桂より高杉の方がよりその言葉に反応した。
(弟、だと?アイツ。そんなこと今まで一度も……)
黒子野を凝視したまま目を見開いた。
「雅さんは皆さんの前ではあまり言いませんけど、僕にたまに打ち明けてくれていたんです」
黒子野は雅の医療事務のサポートに回ることもあり、その仕事合間にちょっとした会話を混えることもあった。
仕事もできて感情的にならないからこそ信頼できる。
だからこそ、雅は自分の少しばかりの本音を、今まで彼に話していた。
「松下村塾に入ったばかりの頃、門下生が銀時さんと自分のたった2人だけの時、銀時さんなりに雅さんのことを気にかけて、守ってくれていたらしいんです。雅さんはそれを自覚していて、表向きでは頼らなくても、心の内側では、心の支えにもなったことがあると」
黒子野は雅に打ち明けられた印象的な言葉を、高杉と桂の前で、一言一句迷いなく、自身の口で再現してみた。

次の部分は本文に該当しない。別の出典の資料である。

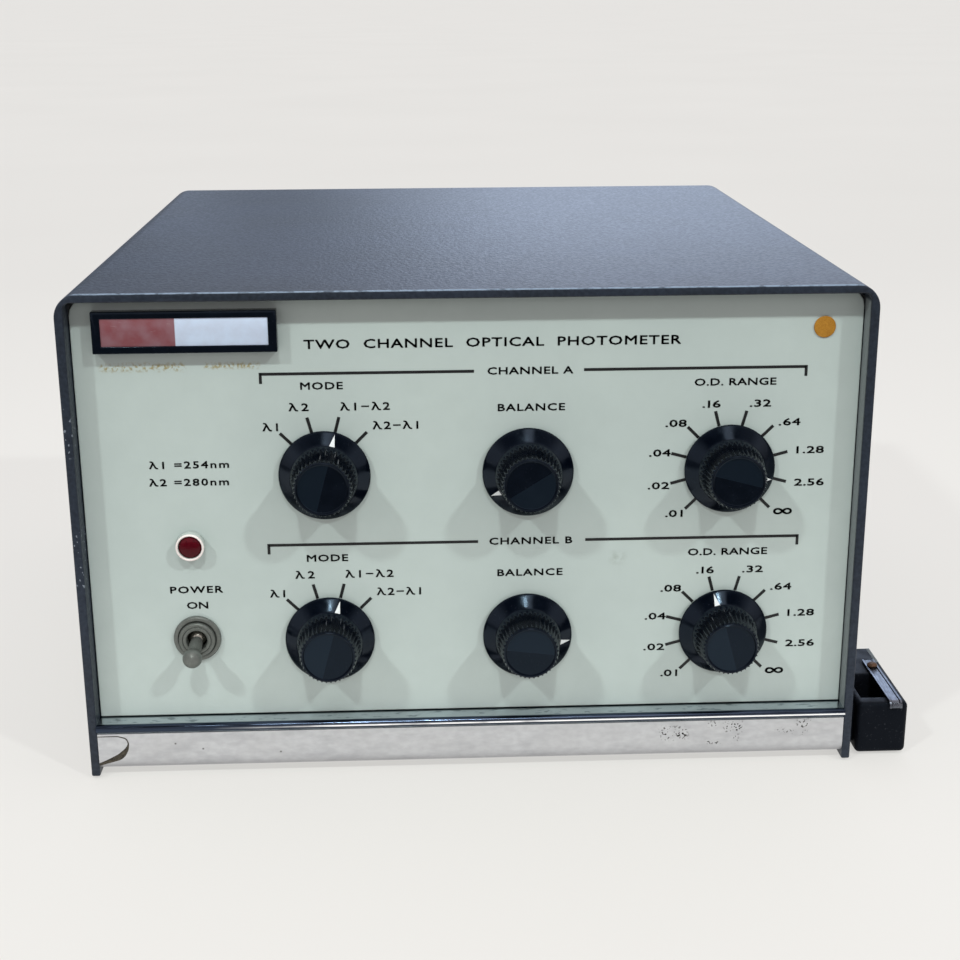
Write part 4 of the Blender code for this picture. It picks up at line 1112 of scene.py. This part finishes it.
def side_block_shape():
    low = (BLOCK_BODY_LEFT, block_low.y, block_low.z)
    shape = block(low, block_high)
    cuts = [((POCKET["left"], 0, 0), (1, 0, 0)), ((POCKET["right"], 0, 0), (1, 0, 0))]
    cuts += [((0, POCKET["front"], 0), (0, 1, 0)), ((0, POCKET["back"], 0), (0, 1, 0))]
    for point, normal in cuts:
        everything = shape.verts[:] + shape.edges[:] + shape.faces[:]
        bmesh.ops.bisect_plane(shape, geom=everything, plane_co=point, plane_no=normal)
    middle_x, middle_y = (POCKET["left"] + POCKET["right"]) / 2, (POCKET["front"] + POCKET["back"]) / 2
    middle = Vector((middle_x, middle_y, block_high.z))
    lid = min(shape.faces, key=lambda face: (face.calc_center_median() - middle).length)
    moved_copy(shape, [lid], (0, 0, POCKET["floor"] - block_high.z))
    bmesh.ops.delete(shape, geom=[lid], context="FACES_ONLY")
    bmesh.ops.recalc_face_normals(shape, faces=shape.faces)

    def outside(point):
        across = point.x < POCKET["left"] - 0.1 or point.x > POCKET["right"] + 0.1
        return across or point.y < POCKET["front"] - 0.1 or point.y > POCKET["back"] + 0.1

    bevelled(shape, sharp_edges(shape, 60, outside), 2.3, 5)
    bevelled(shape, sharp_edges(shape, 60, lambda point: not outside(point)), 0.6, 2)
    return shape


def pad_shape():
    low = (block_low.x, block_low.y + 6, 3)
    high = (BLOCK_BODY_LEFT + 2, block_high.y - 6, block_high.z - 3)
    return block(low, high, 0.8)


piece(
    "moulded_side_block", joined([side_block_shape(), pad_shape()]), MATT_BLACK,
    nodes=["cell_block"],
)

# The ribs are real ridges, but they get the grey metal finish so that they show as light ticks: a
# painted highlight on the black block.
RIB_COUNT, RIB_PITCH, RIB_WIDTH, RIB_START = 12, 1.4, 0.7, 18
ribs = []
for step in range(RIB_COUNT):
    y = block_high.y - RIB_START + RIB_PITCH * step
    rib_low = (block_high.x - 2.6, y, block_high.z - 0.6)
    ribs.append(block(rib_low, (block_high.x - 1.0, y + RIB_WIDTH, block_high.z + 0.1)))
piece("block_ribs_painted_highlight", joined(ribs), GREY_METAL, sharp=30)

clip_low, clip_high = (from_cabinet(corner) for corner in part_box("cell_clip"))
CLIP_CURL = 1.6


def clip_shape():
    """A ribbed section drawn along the strip and round its curl."""
    half = (clip_high.x - clip_low.x) / 2
    top = block_high.z + 0.3
    section = [(-half, 0), (-half, 1.1), (-half + 0.9, 1.1), (-half + 1.3, 0.75)]
    section += [(half - 1.3, 0.75), (half - 0.9, 1.1), (half, 1.1), (half, 0)]
    line = [(clip_high.y, top, 0)]
    for bend in range(0, 91, 10):
        y, z = CLIP_CURL * sin(radians(bend)), CLIP_CURL * (1 - cos(radians(bend)))
        line.append((clip_low.y + 1.1 + CLIP_CURL - y, top - z, bend))
    line.append((clip_low.y + 1.1, clip_low.z + 0.1, 90))
    middle = (clip_low.x + clip_high.x) / 2
    places = [
        Matrix.Translation((middle, y, z)) @ Matrix.Rotation(radians(bend), 4, "X")
        for y, z, bend in line
    ]
    shape = swept(section, places)
    return bevelled(shape, sharp_edges(shape, 70), 0.15, 2)


piece("ribbed_clip", clip_shape(), SPRING, "clip", ["cell_clip"])

screw = middle_of("clip_screw")
screw_top = from_cabinet(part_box("clip_screw")[1]).z - block_high.z
screw_head = [(0, screw_top), (1.3, screw_top - 0.1), (2.3, screw_top - 0.9), (2.4, 1.4)]
screw_profile = softened(screw_head + [(1.5, 1.4), (1.5, -6.5), (0, -6.5)], 0.2)
piece(
    "rusted_clip_screw", spun(screw_profile, 40), RUST, nodes=["clip_screw"],
    place=CABINET @ Matrix.Translation((screw.x, screw.y, block_high.z)),
)

# %% [markdown]
# ## Fasteners and feet
# Four pan-head screws hold the cover to the chassis, and four rubber feet carry the cabinet. All
# are turned shapes, one profile for the screws and one for the feet. The heads are left plain: no
# recess for a driver is cut in them. A foot's radius and height are read from its CAD node.

# %% Screws and feet
SCREW_PROFILE = [(0, 2.2), (1.5, 2.15), (3.0, 1.7), (3.8, 0.9), (4.0, 0.3), (1.9, 0.3)]
SCREW_PROFILE += [(1.9, -8), (0, -8)]
for side, sign in (("left", -1), ("right", 1)):
    for end in ("front", "back"):
        node = f"cover_screw_{side}_{end}"
        head = middle_of(node)
        place = Matrix.Translation(at(sign * COVER_HALF, head.y, head.z))
        place = place @ Matrix.Rotation(sign * radians(90), 4, "Y") @ Matrix.Scale(MM, 4)
        piece(
            f"pan_head_{side}_{end}", spun(softened(SCREW_PROFILE, 0.3), 40), NICKEL,
            nodes=[node], place=place,
        )
        node = f"foot_{side}_{end}"
        foot_low, foot_high = (from_cabinet(corner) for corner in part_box(node))
        radius, tall = (foot_high.x - foot_low.x) / 2, foot_high.z - foot_low.z
        foot = softened([(0, tall), (radius, tall), (radius, 1.4), (radius - 1, 0), (0, 0)], 0.6)
        middle_x, middle_y = (foot_low.x + foot_high.x) / 2, (foot_low.y + foot_high.y) / 2
        place = CABINET @ Matrix.Translation((middle_x, middle_y, foot_low.z))
        piece(f"rubber_{node}", spun(foot, 48), RUBBER, nodes=[node], place=place)

# %% [markdown]
# ## Rear fittings
# The fuse cap and the two recorder sockets are turned parts. A fuse cap is ridged for the
# fingers, so its side gets the same kind of wave as the knobs. A coaxial socket has a flange, a
# shell, a pale insulator, and two small lugs that lock the plug.

# %% Rear fittings
def on_back(x, z):
    return Matrix.Translation(at(x, BACK_FACE, z)) @ FACING_BACK @ Matrix.Scale(MM, 4)


fuse = middle_of("fuse_holder")
CAP_RIDGES, CAP_GROOVE = 20, 0.35
fuse_profile = [(0, 11.7), (1.0, 11.7), (1.0, 12), (6.4, 12), (7.2, 11.2), (7.2, 3.2), (9, 3)]
fuse_profile = softened(fuse_profile + [(9, 0.3), (6, 0.3), (6, -30), (0, -30)], 0.3)
cap = spun(fuse_profile, CAP_RIDGES * 8)
for vert in cap.verts:
    if hypot(vert.co.x, vert.co.y) > 6.6 and vert.co.z > 4.0:
        pressed_in(vert, CAP_RIDGES, CAP_GROOVE)
piece(
    "ridged_fuse_cap", cap, MATT_BLACK, nodes=["fuse_holder"],
    place=on_back(fuse.x, fuse.z),
)
SHELL = [(0, 5.6), (3.4, 5.6), (4.1, 6.0), (4.1, 16.9), (4.8, 16.9), (4.8, 2.5), (7.5, 2.5)]
SHELL = softened(SHELL + [(7.5, 0.3), (4.7, 0.3), (4.7, -10), (0, -10)], 0.2)
INSULATOR = softened([(0, 13.2), (1.3, 13.2), (1.3, 12.0), (2.4, 11.8), (2.4, 6.2), (0, 6.2)], 0.15)
for letter in "ab":
    node = f"output_socket_{letter}"
    hub = middle_of(node)
    place = on_back(hub.x, hub.z)
    lugs = []
    for sign in (-1, 1):
        lug = spun(softened([(0, 1.3), (0.9, 1.2), (0.95, 0), (0, 0)], 0.15), 20)
        outwards = Matrix.Rotation(sign * radians(90), 4, "Y")
        lugs.append(placed(lug, Matrix.Translation((sign * 4.75, 0, 13.5)) @ outwards))
    shell = joined([spun(SHELL, 64)] + lugs)
    piece(f"coaxial_shell_{letter}", shell, NICKEL, nodes=[node], place=place)
    core = spun(INSULATOR, 40)
    piece(f"coaxial_insulator_{letter}", core, PALE_PLASTIC, place=place)

# %% [markdown]
# ## Finishes for the CAD nodes that stay
# Flat plates and the pieces inside the cabinet already have the right shape, so they keep it and
# only get a better finish. Each CAD node's own material is named after its slot, so one table
# maps a slot to its finish and a loop does the rest.

# %% CAD nodes
FINISH_OF_SLOT = {
    "textured_blue_grey_paint": COVER_PAINT, "grey_green_paint": PANEL_ENAMEL,
    "bright_rail": CHROMIUM, "satin_foil": FOIL_TAPE, "plated_sheet": PLATED,
    "black_phenolic": PHENOLIC, "turned_steel": TURNED, "nickel_plate": NICKEL,
    "moulded_black": MATT_BLACK, "brown_laminate": LAMINATE, "grey_enamel": GREY_METAL,
    "ivory_plastic": PALE_PLASTIC, "red_lens": RED_PLASTIC, "foil_label": LABEL_FOIL,
    "orange_paper": PAPER_DOT, "black_rubber": RUBBER, "rusty_steel": RUST,
    "spring_steel": SPRING, "green_laminate": BOARD, "transformer_iron": IRON,
    "cast_aluminium": CASTING,
}
kept = 0
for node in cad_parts.values():
    for place in node.material_slots:
        place.material = FINISH_OF_SLOT[place.material.name.split(".")[0]]
    kept += not node.hide_render
print(kept, "CAD nodes shown with new finishes")

# %% [markdown]
# ## Floor
# A plain pale sheet fills the view, wide enough for its edge to lie beyond the camera's horizon
# line. It is a sheet lit from behind, as for product pictures, so shadows on it stay faint.
# Nearer than the view reaches it goes dark: the glossy knobs mirror that part, and it is what
# makes them look black.

# %% Floor
def floor_finish():
    finish, coords = new_finish(
        "pale_backlit_sheet", Roughness=0.9, Specular_IOR_Level=0.0, Emission_Color=srgb("#F6F5F1")
    )
    tone = blotches(coords, 600, 0.3, 0.7, 2.0)
    front = ramp(coords, "Y", -170, -340)
    near = ramp(coords, "Y", 1200, -60)
    wire("Base Color", layered("#8A8886", [(tone, 1, "#878583"), (front, 1, "#4A4846")]))
    wire("Emission Strength", both(between(near, 0.48, 0.60), between(front, 1.0, 0.14)))
    return finish


FLOOR_HALF = 95
FLOOR_DROP = 0.05 * MM
floor_shape = bmesh.new()
bmesh.ops.create_grid(floor_shape, x_segments=8, y_segments=8, size=FLOOR_HALF)
bmesh.ops.translate(floor_shape, vec=(0, 0, cad_low.z - FLOOR_DROP), verts=floor_shape.verts)
floor_mesh = as_mesh("floor", floor_shape)
floor_mesh.materials.append(floor_finish())
floor = in_scene("floor", floor_mesh)
print("floor", round(floor.dimensions.x), "m wide")

# %% [markdown]
# ## Light
# Three ceiling lights in a row stand far in front of and above the cabinet, so each knob throws
# three faint shadows: to the left, straight down and to the right. Suns do this evenly over the
# whole floor; lamps would leave bright pools on it. The two outer ones make no glints on glossy
# pieces, as matt ceiling panels don't. The room is a sky without a picture: low in front it has a
# faint glow, high in front it is dark but for one strip, overhead it is brighter, and it is
# brightest behind the cabinet, in two bands that give the top its long pale sheen.

# %% Lights and room
LIGHT_SPREAD = radians(3.2)


def ceiling_light(name, direction, strength, glints=True):
    """A distant light that shines along a direction; one without glints is a matt panel."""
    light = bpy.data.lights.new(name, "SUN")
    light.energy = strength
    light.angle = LIGHT_SPREAD
    light.color = srgb("#F7FFFC")[:3]
    holder = in_scene(name, light)
    holder.rotation_euler = Vector(direction).to_track_quat("-Z", "Y").to_euler()
    holder.visible_glossy = glints


STEEPNESS = -1.28
ceiling_light("ceiling_right", (-1.1, 1.0, STEEPNESS), 0.93, False)
ceiling_light("ceiling_middle", (0.03, 1.0, STEEPNESS), 0.80)
ceiling_light("ceiling_left", (1.05, 1.0, STEEPNESS), 0.93, False)

world = bpy.data.worlds.new("room")
bpy.context.scene.world = world
world.use_nodes = True
sky = world.node_tree


heading = add(sky, "SeparateXYZ", {0: add(sky, "TexCoord", {}).outputs["Generated"]})
aside, backward, upward = heading.outputs

# Behind the cabinet: a wide and a thin band of sheen, fading out sideways and upwards.
bearing = maths("DIVIDE", aside, maths("MAXIMUM", backward, 0.05))
wide_band = both(mapped(bearing, -0.06, 0.06), mapped(bearing, 0.9, 0.06))
thin_band = both(mapped(bearing, -0.19, -0.15), mapped(bearing, -0.11, -0.15))
bands = maths("ADD", wide_band, maths("MULTIPLY", thin_band, 0.45))
behind = both(mapped(backward, 0.2, 0.6), mapped(upward, 0.75, 0.45))
sheen = both(both(bands, behind), mapped(upward, 0.1, 0.2, 1.42, 2.5))

# Overhead and all round: a broad glow that dies away to the front.
overhead = both(mapped(upward, 0.1, 0.75), mapped(backward, -0.5, -0.1))
room_fill = mapped(backward, -0.2, 0.3, 0.05, 0.22)

# In front: a faint low glow, and one bright strip high up, which the knobs mirror.
in_front = both(mapped(backward, 0.0, -0.3), mapped(upward, 0.62, 0.4))
in_front = maths("MULTIPLY", both(in_front, mapped(upward, -0.02, 0.02)), 0.7)
lean = maths("DIVIDE", aside, maths("MAXIMUM", upward, 0.05))
strip = both(mapped(lean, -0.12, 0.02), mapped(lean, 0.30, 0.18))
strip = both(strip, both(mapped(backward, -0.3, -0.4), mapped(upward, 0.64, 0.72)))
strip = maths("MULTIPLY", strip, 2.4)

level = maths("ADD", maths("ADD", sheen, overhead), room_fill)
level = maths("ADD", level, maths("ADD", in_front, strip))
tint = add(sky, "Mix", {0: behind, 6: srgb("#FFF7F8"), 7: srgb("#D2E2FC")}, data_type="RGBA")
sky.links.new(level, sky.nodes["Background"].inputs["Strength"])
sky.links.new(tint.outputs[2], sky.nodes["Background"].inputs["Color"])
bpy.context.scene.view_settings.view_transform = "Standard"
print(len(bpy.data.lights), "lights")

# %% [markdown]
# ## Camera
# The camera stands a little left of the middle, 63 cm in front of the cabinet and 11 cm above its
# top, and looks down at 17 degrees. Its place is given in the cabinet's millimetres, its
# direction as angles.

# %% Camera
CAMERA_PLACE = (-22.77, -627.34, 324.01)
YAW, PITCH, ROLL_ANGLE = 0.0413, 0.2985, -0.005
LENS = 59.9
camera_data = bpy.data.cameras.new("camera")
camera_data.lens = LENS
camera_data.sensor_width = 36
camera = in_scene("camera", camera_data)
turn = Matrix.Rotation(-YAW, 4, "Z") @ Matrix.Rotation(pi / 2 - PITCH, 4, "X")
camera.matrix_world = (
    Matrix.Translation(at(*CAMERA_PLACE)) @ turn @ Matrix.Rotation(ROLL_ANGLE, 4, "Z")
)
bpy.context.scene.camera = camera
print("camera at", [round(value, 3) for value in camera.location])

『アイツのおかげで、私は松下村塾に入ることができた。あの馬鹿が私を見つけてくれたおかげで、吉田松陽の弟子になれて、皆に会えた』
その時見せてくれた表情は、間違いなく嘘偽りない純粋な笑みだった。
『そんな繋がりを結んでくれたアイツを、私は結構買っているんだ。世話の焼ける弟みたいだと言ったら、嘘じゃないかもしれないな』
厳格な雅に反して、銀時のマイペースさに振り回されながらも、それでも退屈しない時間を送れた。
雅にとって坂田銀時とは、大切な繋がりの一つであることには違いないのだ。